Meeting the PM’s Indigenous Recognition Challenge
Options for Parliament to hear Indigenous Voices
26 June 2018
Today, former High Court judge Michael Kirby joined with Noel Pearson, Rachel Perkins and Greg Craven to launch Upholding the Big Ideas, a set of proposals for how the Constitution can ensure that Parliament hears Indigenous voices. These proposals demonstrate how we could make good the call at Uluru last year to empower Indigenous people from regions across Australia to have a say about the laws and policies that affect them.
In August last year, at the Garma Festival, the Prime Minister said the Statement from the Heart contained big ideas but was short on detail in terms of how an amendment to the Australian Constitution might be implemented to ensure Parliament hears Indigenous voices. This constitutional amendment was the key recommendation in the Statement from the Heart and the Referendum Council’s final report.
Upholding the Big Ideas contains options for how this might be achieved, including draft legislation demonstrating how each option might be implemented by Parliament.
Mr Kirby said, “I began by being opposed to the idea of a special provision in the Constitution to ensure that Parliament hears Indigenous voices, but after our Indigenous peoples told us in the Uluru Statement that they believe this is necessary, I came around to their way of thinking. So I hope the suggestions in Upholding the Big Ideas might help others to come around to seeing that this idea is not only desirable, but achievable as well.”
“It is not asking much that, on important issues affecting them directly, Parliament should have a simple means to hear their voices. Straight from the heart. Acknowledging traditional custodians, as we now do, is fine. But a direct Indigenous voice to Parliament is timely,” Mr Kirby said.
The proposals are a joint project of Uphold & Recognise (U&R), an organisation comprising Indigenous and other Australians committed to upholding the Australian Constitution and recognising Indigenous Australians, and the PM Glynn Institute, the public policy think-tank of Australian Catholic University (ACU).
Their work was guided by a strategic committee comprising three Indigenous leaders: University of NSW Pro Vice-Chancellor Indigenous Megan Davis, Cape York Institute’s founder Noel Pearson and U&R Chair Sean Gordon.
Mr Gordon said, “The development of these discussion papers is a significant step forward toward empowering Indigenous people to develop policies on a range of issues we feel are important before the Parliament ultimately decides whether they will endorse them.”
“The current system is not working, because expenditure is going up, yet outcomes are going down. Little has changed, many live in poverty, infant mortality is twice that of other Australians, the average Indigenous person will die ten years before non-Indigenous people,” Mr Gordon said.
Constitutional lawyer and Vice-Chancellor and President of ACU, Professor Greg Craven AO GCSG, said, “I’m glad ACU has taken a lead in developing options for implementing the Referendum Council’s recommendations, because properly interpolating an Indigenous perspective alongside parliamentary debate does not compromise, but merely assists the legislative function.”

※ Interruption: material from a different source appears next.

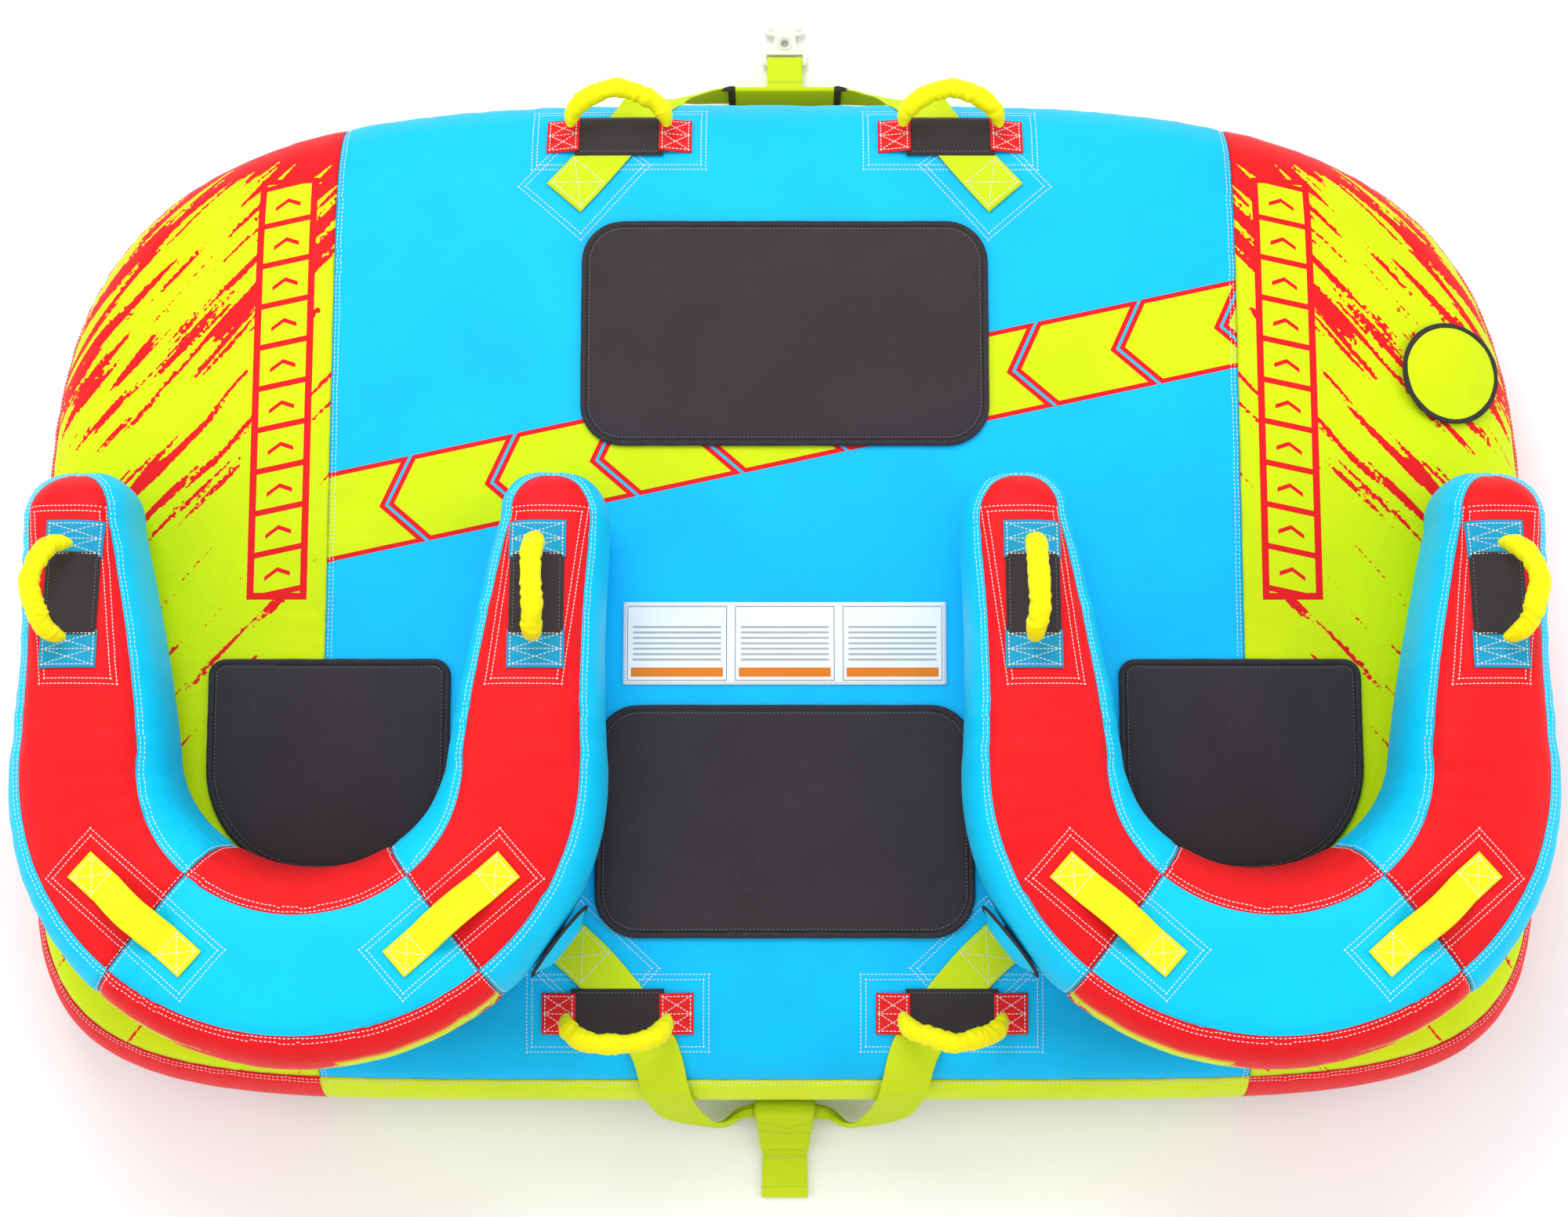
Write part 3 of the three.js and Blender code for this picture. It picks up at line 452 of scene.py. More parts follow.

“To deny such a modest request, merely to be heard, strikes me as suggesting something impervious in the Australian soul,” Professor Craven said.
Of the proposals, Noel Pearson said, “This work lays a foundation for the next stage in the discussion, because it provides some suggestions for everyone to think about, and then respond to with their own suggestions.”
Upholding the Big Ideas also addresses the proposal for a Makarrata Commission, which would oversee truth-telling about Indigenous history and agreement-making between Indigenous peoples and Australian governments.
Upholding the Big Ideas also puts forward two different options for how the Referendum Council’s recommendation for a declaration outside the Constitution might be adopted. A declaration of recognition would recognise Australia’s Indigenous heritage, British institutions and multicultural society.
These options have been developed to stimulate discussion about possibilities for Indigenous recognition, including those at the national summit on Indigenous affairs to be convened by Australian National University at Old Parliament House, Canberra in July, and by the parliamentary committee chaired by ALP Senator Patrick Dodson and Liberal MP Julian Leeser, which is due to deliver its final report in November.
Background: The Statement from the Heart was the result of a National Constitutional Convention held at Uluru last year following regional meetings across the country involving 1,200 indigenous leaders from across Australia. It was arguably the largest and most representative group of Indigenous representatives assembled in recent times. At the Convention, there was unanimous agreement that Indigenous constitutional recognition not be symbolic, but be a set of structural reforms, one within the Constitution and others in legislation.